◆ **STATED PROBLEM**
Will you repeat only the lines beginning at the one that mentions "for branch in" and ending at the one that mentions "if empty is", both of them included, exactly?

◆ **THE INPUT**
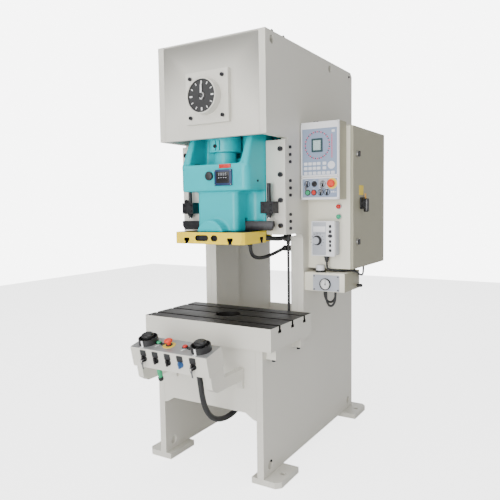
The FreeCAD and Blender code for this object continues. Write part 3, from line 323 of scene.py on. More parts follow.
def make_finishes(c):
    """Builds every finish of the machine once, from the colour settings."""
    f = FINISHES
    f["enamel"] = enamel("frame_enamel", tuple(c.enamel))
    # A darker copy of the frame enamel: painted shade for the head's inside walls and the weld
    # corners.
    f["enamel_painted_shade"] = enamel("frame_enamel_inside", shaded(c.enamel, 0.92), 0.5, 0.1)
    f["slide"] = enamel("slide_enamel", tuple(c.slide), 0.36, 0.08, 300.0,
                         Specular_IOR_Level=0.3)
    # A darker copy of the slide enamel: painted shade for the slide's guided back and the motor in
    # the head.
    f["slide_painted_shade"] = enamel("slide_enamel_inside", shaded(c.slide, 0.9), 0.38, 0.1, 300.0)
    f["base"] = enamel("base_enamel", tuple(c.base), 0.38, 0.05, Specular_IOR_Level=0.3)
    # Painted shade: a darker copy of the cabinet front's cream, for the faces turned away from the
    # front.
    f["cabinet"] = enamel("cabinet_side_painted_shade", tuple(c.cabinet), 0.42, 0.15, 800.0)
    f["cabinet_front"] = enamel("cabinet_front_enamel", (0.84, 0.81, 0.68), 0.42, 0.15, 800.0)
    f["white"] = enamel("white_powder", (0.82, 0.82, 0.84), 0.45, 0.1, 900.0)
    f["panel"] = enamel("panel_print", tuple(c.panel), 0.40, 0.15, 900.0)
    f["grey"] = moulded("grey_plastic", (0.45, 0.47, 0.52))
    f["pale"] = moulded("pale_plastic", (0.74, 0.75, 0.79))
    f["desk_top"] = ground("brushed_top", (0.42, 0.42, 0.42), 0.42, (5, 300, 300), 0.55)
    f["table"] = oiled("oiled_table", tuple(c.steel))
    f["steel"] = ground("ground_steel", (0.50, 0.50, 0.49))
    f["bright"] = ground("bright_steel", (0.72, 0.72, 0.71), 0.22, (300, 300, 12))
    f["iron"] = ground("turned_iron", (0.16, 0.16, 0.17), 0.45, (80, 80, 80), 0.8)
    f["brass"] = ground("gland_brass", (0.50, 0.40, 0.24), 0.32, (200, 200, 30))
    f["black_steel"] = blackened("blackened_steel")
    f["black"] = moulded("black_plastic", (0.018, 0.018, 0.019))
    f["gloss_black"] = moulded("gloss_black", (0.012, 0.012, 0.013), 0.2, 900.0, 0.04)
    f["red"] = moulded("red_plastic", (0.62, 0.022, 0.016), 0.28)
    f["orange_red"] = moulded("stop_red", (0.78, 0.045, 0.015), 0.3)
    f["green"] = moulded("green_plastic", (0.03, 0.38, 0.17), 0.3)
    f["blue"] = moulded("blue_plastic", (0.03, 0.10, 0.26), 0.35)
    f["yellow"] = moulded("yellow_plate", (0.90, 0.66, 0.06), 0.4)
    f["amber"] = moulded("amber_plastic", (0.85, 0.42, 0.06), 0.35)
    f["ink"] = moulded("black_ink", (0.02, 0.02, 0.025), 0.5, 900.0, 0.02)
    f["mark"] = moulded("white_mark", (0.85, 0.85, 0.84), 0.5, 900.0, 0.02)
    f["navy"] = moulded("navy_frame", (0.008, 0.028, 0.10), 0.34)
    f["lcd"] = display("lcd_window", (0.52, 0.66, 0.66), (0.22, 0.33, 0.34))
    f["lcd_frame"] = moulded("lcd_frame", (0.018, 0.055, 0.065), 0.35)
    f["rubber"] = rubbery("hose_rubber", (0.016, 0.016, 0.017))
    f["belt"] = rubbery("belt_rubber", (0.02, 0.02, 0.022))
    f["led"] = glowing("led_red", (0.75, 0.03, 0.05), 0.25)
    f["led_dark"] = moulded("led_dark", (0.05, 0.02, 0.05), 0.3)
    f["lamp_red"] = glowing("lamp_red", (0.55, 0.015, 0.012), 0.12)
    f["lamp_green"] = glowing("lamp_green", (0.02, 0.42, 0.22), 0.12)


# ---------------------------------------------------------------- mesh helpers

TURN = {"z": Matrix.Identity(4), "-y": Matrix.Rotation(math.pi / 2, 4, "X"),
        "y": Matrix.Rotation(-math.pi / 2, 4, "X"), "x": Matrix.Rotation(math.pi / 2, 4, "Y"),
        "-z": Matrix.Rotation(math.pi, 4, "X"), "-x": Matrix.Rotation(-math.pi / 2, 4, "Y")}


def at(x, y, z, way="z", spin=0.0):
    """A placement in millimetres, with the piece's own +Z along the named direction."""
    return (Matrix.Translation(Vector((x, y, z)) * MM) @ TURN[way]
            @ Matrix.Rotation(math.radians(spin), 4, "Z"))


def new_object(name, mesh_maker, where=None, smooth=35.0):
    """A mesh object from a function that fills a bmesh in millimetres."""
    mesh = bpy.data.meshes.new(name)
    bm = bmesh.new()
    mesh_maker(bm)
    bmesh.ops.scale(bm, vec=(MM, MM, MM), verts=bm.verts)
    if where is not None:
        bmesh.ops.transform(bm, matrix=where, verts=bm.verts)
    bmesh.ops.recalc_face_normals(bm, faces=bm.faces)
    bm.to_mesh(mesh)
    bm.free()
    obj = bpy.data.objects.new(name, mesh)
    bpy.context.scene.collection.objects.link(obj)
    shade(obj, smooth)
    return obj


def shade(obj, angle=35.0):
    """Smooth shading with edges sharper than the angle kept crisp."""
    for polygon in obj.data.polygons:
        polygon.use_smooth = True
    obj.data.set_sharp_from_angle(angle=math.radians(angle))


def applied(obj):
    """The object's mesh with its modifiers worked in."""
    return bpy.data.meshes.new_from_object(
        obj.evaluated_get(bpy.context.evaluated_depsgraph_get()))


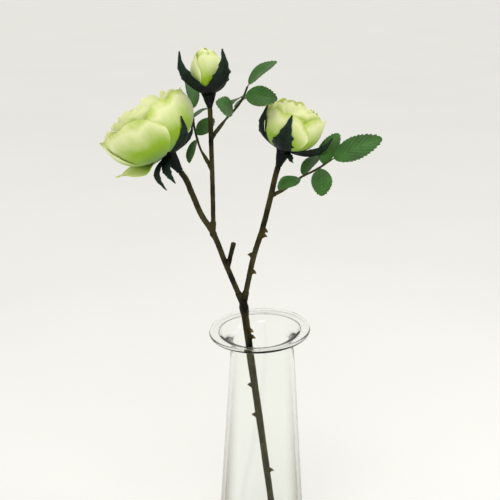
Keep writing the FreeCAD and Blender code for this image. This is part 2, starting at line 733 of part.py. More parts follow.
def build():
    """Makes every sub-part."""
    fill_sheet()
    glass_vase()
    main_stem()
    left_branch()
    plain_branch("centre_branch")
    plain_branch("right_branch")
    main_stem_wire()
    for branch in ROUTES:
        branch_wire(branch)
    for head, plan in HEADS.items():
        hip(head)
        calyx(head)
        for ring in plan["rings"]:
            petal_ring(head, ring)
        core(head)
        if "guard" in plan:
            guard_petal(head)
    for name in SPRIGS:
        sprig(name)
    doc.recompute()


def check_and_write():
    """Stops on any broken object, then writes one STEP file for each sub-part."""
    for item in doc.Objects:
        if "Invalid" in item.State or "Error" in item.State:
            raise RuntimeError(f"{item.Label} did not recompute: {item.State}")
    os.makedirs("parts", exist_ok=True)
    for piece in finished:
        if piece.Shape.isNull() or not piece.Shape.isValid() or len(piece.Shape.Solids) != 1:
            raise RuntimeError(f"{piece.Label} is not one valid solid")
        piece.Shape.exportStep(os.path.join("parts", f"{piece.Label}.step"))


build()
check_and_write()
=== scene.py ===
"""Tall clear glass flower vase with a silk rose spray leaning in it: an add-on that also runs as a script.

Metres, +Z up, the vase's foot at the origin, -Y the front. Sizes inside functions are millimetres, turned
to metres where a piece's points are written.
"""

import random
from math import atan2, cos, exp, pi, radians, sin, tan

import bpy
from mathutils import Matrix, Vector, noise


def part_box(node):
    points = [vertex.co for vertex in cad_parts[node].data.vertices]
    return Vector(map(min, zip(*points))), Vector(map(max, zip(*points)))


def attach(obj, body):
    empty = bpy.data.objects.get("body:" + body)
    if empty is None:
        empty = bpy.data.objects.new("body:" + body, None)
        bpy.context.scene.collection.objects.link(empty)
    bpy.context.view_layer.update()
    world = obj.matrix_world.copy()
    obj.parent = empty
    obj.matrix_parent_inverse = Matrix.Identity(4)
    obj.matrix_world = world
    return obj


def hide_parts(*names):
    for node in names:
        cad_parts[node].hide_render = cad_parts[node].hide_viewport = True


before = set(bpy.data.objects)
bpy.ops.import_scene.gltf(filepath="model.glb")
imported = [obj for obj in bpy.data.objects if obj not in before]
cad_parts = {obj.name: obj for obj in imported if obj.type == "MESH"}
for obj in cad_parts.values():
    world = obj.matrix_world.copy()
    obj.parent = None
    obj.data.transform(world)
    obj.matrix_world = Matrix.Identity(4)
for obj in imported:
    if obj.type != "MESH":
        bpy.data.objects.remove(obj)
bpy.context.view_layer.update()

bl_info = {
    "name": "Glass flower vase with rose spray",
    "version": (1, 0, 0),
    "blender": (4, 5, 0),
    "location": "View3D > Sidebar > Vase",
    "description": "Builds a clear glass vase and the silk rose spray that stands in it",
    "category": "Add Mesh",
}

MM = 0.001
VASE_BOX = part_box("glass_vase")

# Sockets of a colour mix node.
MIX_FIRST, MIX_SECOND, MIX_RESULT = 6, 7, 2

CREASE = radians(50)  # sharper edges stay sharp when a piece is smoothed
MERGE_GAP = 0.00001  # points of a spun body closer than this become one
SEPAL_THICKNESS = 0.0006
STEM_RADIUS = 3.0  # millimetres, as are the next five
PEG_RADIUS, PIN_RADIUS = 1.2, 0.7
HIP_HOLE, POST_RADIUS, WASHER_BORE = 1.25, 1.4, 1.6
PETIOLE = 0.06  # the share of a leaflet's length that is its stalk
SIDE_VEINS = 8.0  # pairs of side veins on a leaflet
SOLID_GRAIN = 0.00016  # how far the mould's grain raises a stem's skin
GLASS_RIPPLE = 0.0001  # how far hand-blown glass wanders from its section
LIP_STARTS, LIP_ENDS = 0.228, 0.25  # heights between which the wall turns into the leaning lip
FIRST_RIPPLE = 0.012  # the foot stays flat below this height

FLOOR_RADIUS, FLOOR_GAP = 14.0, 0.0004
SOFT_BOX = 0.5
SOFT_BOX_AIM = (0, 0, 0.3)
SENSOR, LENS = 36.0, 57.6
CAMERA_PLACE = (-0.010, -0.5822, 0.5232)
CAMERA_DIP = 19.5  # degrees below the horizon
ROOM_LIGHT = 0.84

# ---- the spray's layout, in millimetres ----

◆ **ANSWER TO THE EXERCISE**
    for branch in ROUTES:
        branch_wire(branch)
    for head, plan in HEADS.items():
        hip(head)
        calyx(head)
        for ring in plan["rings"]:
            petal_ring(head, ring)
        core(head)
        if "guard" in plan:
            guard_petal(head)
    for name in SPRIGS:
        sprig(name)
    doc.recompute()


def check_and_write():
    """Stops on any broken object, then writes one STEP file for each sub-part."""
    for item in doc.Objects:
        if "Invalid" in item.State or "Error" in item.State:
            raise RuntimeError(f"{item.Label} did not recompute: {item.State}")
    os.makedirs("parts", exist_ok=True)
    for piece in finished:
        if piece.Shape.isNull() or not piece.Shape.isValid() or len(piece.Shape.Solids) != 1:
            raise RuntimeError(f"{piece.Label} is not one valid solid")
        piece.Shape.exportStep(os.path.join("parts", f"{piece.Label}.step"))


build()
check_and_write()
=== scene.py ===
"""Tall clear glass flower vase with a silk rose spray leaning in it: an add-on that also runs as a script.

Metres, +Z up, the vase's foot at the origin, -Y the front. Sizes inside functions are millimetres, turned
to metres where a piece's points are written.
"""

import random
from math import atan2, cos, exp, pi, radians, sin, tan

import bpy
from mathutils import Matrix, Vector, noise


def part_box(node):
    points = [vertex.co for vertex in cad_parts[node].data.vertices]
    return Vector(map(min, zip(*points))), Vector(map(max, zip(*points)))


def attach(obj, body):
    empty = bpy.data.objects.get("body:" + body)
    if empty is None:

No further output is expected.